Read the study wrote:
Sounds like you are one of those successful graduates of Rutgers even though you don't realize it. Thank you for making the point. Interesting that you and the majority view an Ivy League education as superior but the equivalent students end up earning the same even though they have to actually overcome that preconceived notion by employers? That says to me that the Ivies are doing a poorer job of educating the top students than the rest of the schools are. Ivies are not committed to teaching. They are committed to social justice which they feel they have achieved by charging wealthy white families $75k per year while lowering the standards for blacks and having the wealthy families subsidize attendance. Giving passing grades is not synonymous with educating.
"Lowering the standards for blacks". Lol. Let me guess. Another Trump supporter who thinks because 5 generations of WASP men in his family walked into Ivy league schools simply by submitting an application that it's unfair that he and his kids can no longer do the same as easily. Notice I say as easily because the fact is all those squash, water polo, tennis, crew, equestrian, fencing playing rich kids, not too mention loads of legacies and children of the wealthy and influential are NOT all qualified. (e.g. George Bush, Dick Cheney, Al Gore's kid, Michael Ovitz's kid, Bill Frist's kid, etc., and yet, they continue to take the spots of many more deserving applicants.
The Ivies have been discriminating based on race. How can anyone support that?

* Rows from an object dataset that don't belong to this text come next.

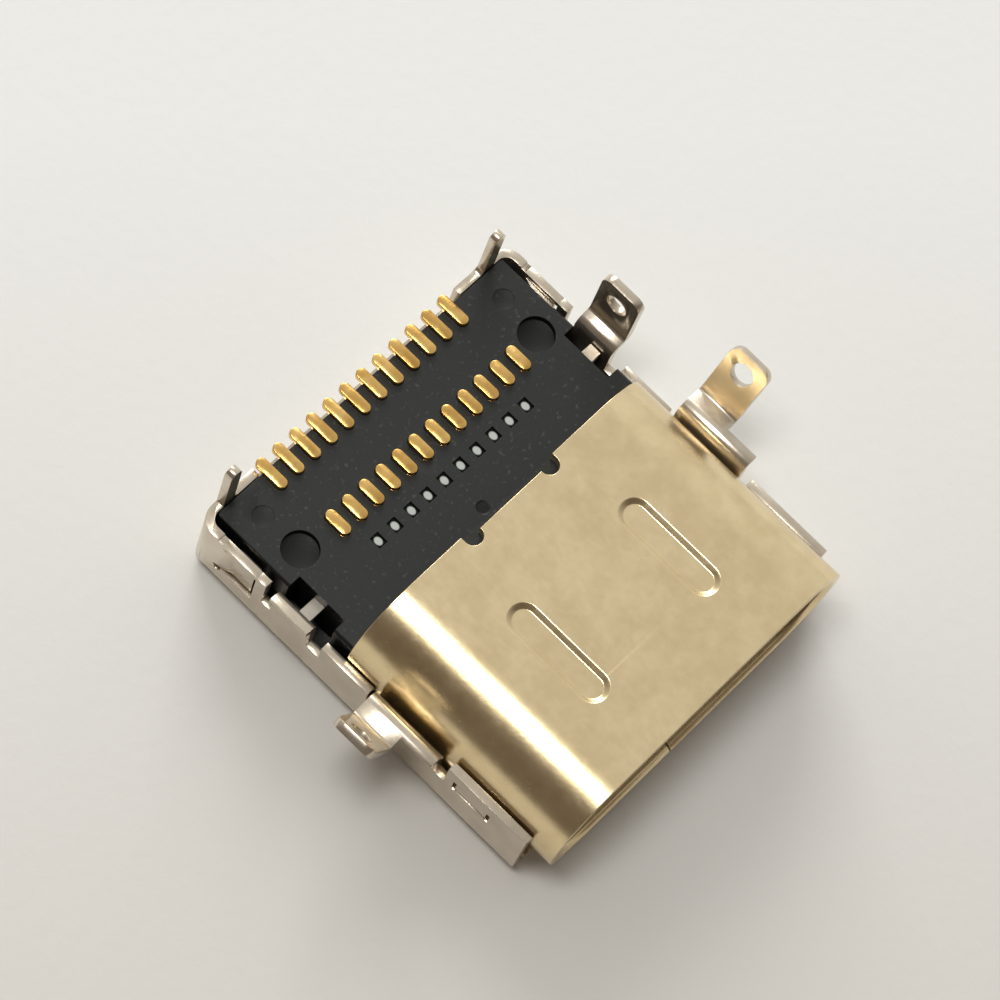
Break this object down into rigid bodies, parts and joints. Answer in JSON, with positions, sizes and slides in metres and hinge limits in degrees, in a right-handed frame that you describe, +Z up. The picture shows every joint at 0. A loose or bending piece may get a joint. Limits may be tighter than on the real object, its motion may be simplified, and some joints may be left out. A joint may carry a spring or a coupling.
{
  "type": "usb-c socket",
  "caption": "Mid-mount reversible plug socket: rolled steel tube, black moulded rear block with soldering tails, and a folded outer sheet with solder legs.",
  "frame": {"origin": "centre of the bounding box's underside, on the flat floor of the outer sheet", "axes": "+X across the socket, +Y from the mouth to the soldering tails, +Z up out of the soldering side"},
  "size_m": [0.0124, 0.0102, 0.0039],
  "materials": {
    "tube_steel": "satin nickel over steel",
    "sheet_steel": "satin nickel over steel",
    "black_plastic": "satin, lightly scuffed",
    "plate_steel": "bright stainless",
    "contact_gold": "thin gold over copper alloy"
  },
  "bodies": {
    "root": {"tube_shell": "tube_steel", "cover_shield": "sheet_steel", "housing": "black_plastic", "mid_plate": "plate_steel", "upper_ground_pad": "plate_steel", "lower_ground_pad": "plate_steel", "front_contact_1": "contact_gold", "front_contact_2": "contact_gold", "front_contact_3": "contact_gold", "front_contact_4": "contact_gold", "front_contact_5": "contact_gold", "front_contact_6": "contact_gold", "front_contact_7": "contact_gold", "front_contact_8": "contact_gold", "front_contact_9": "contact_gold", "front_contact_10": "contact_gold", "front_contact_11": "contact_gold", "front_contact_12": "contact_gold", "rear_contact_1": "contact_gold", "rear_contact_2": "contact_gold", "rear_contact_3": "contact_gold", "rear_contact_4": "contact_gold", "rear_contact_5": "contact_gold", "rear_contact_6": "contact_gold", "rear_contact_7": "contact_gold", "rear_contact_8": "contact_gold", "rear_contact_9": "contact_gold", "rear_contact_10": "contact_gold", "rear_contact_11": "contact_gold", "rear_contact_12": "contact_gold"}
  },
  "joints": []
}
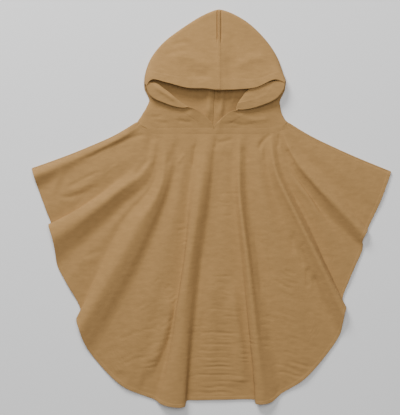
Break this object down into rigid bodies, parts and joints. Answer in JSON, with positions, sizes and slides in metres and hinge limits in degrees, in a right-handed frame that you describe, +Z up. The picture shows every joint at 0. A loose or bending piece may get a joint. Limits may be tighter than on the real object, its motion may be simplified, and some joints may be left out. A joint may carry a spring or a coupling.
{
  "type": "hooded bath poncho",
  "caption": "Small child's hooded bath poncho in crinkled double gauze, laid flat face up with its front in long soft folds and a pointed hood open at the face.",
  "frame": {"origin": "centre of the bounding box, on the surface that the poncho lies on", "axes": "+Z up out of the surface, +Y from the hem towards the hood's peak, +X across the shoulders to the viewer's right, with the front of the garment facing +Z"},
  "size_m": [0.7202, 0.7965, 0.022],
  "materials": {
    "double_gauze": "matte camel cotton double gauze with a fine crinkle"
  },
  "bodies": {
    "root": {"back_panel": "double_gauze", "front_panel": "double_gauze", "hood_left": "double_gauze", "hood_right": "double_gauze"}
  },
  "joints": []
}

No, we are the opposite of the profile that you created, My wife and I are first-generation college graduates who worked our way through and paid our own loans. We worked hard and are middle class. We have 2 sons who scored 35 on the ACT and near perfect scores on the SAT. They were great in band, they volunteered, they took many AP classes, and ran 4:15 in the 1600 junior year. They are white. They were both rejected by the ivies while they saw 2 black teammates score 29 and 30 on the ACT who were admitted.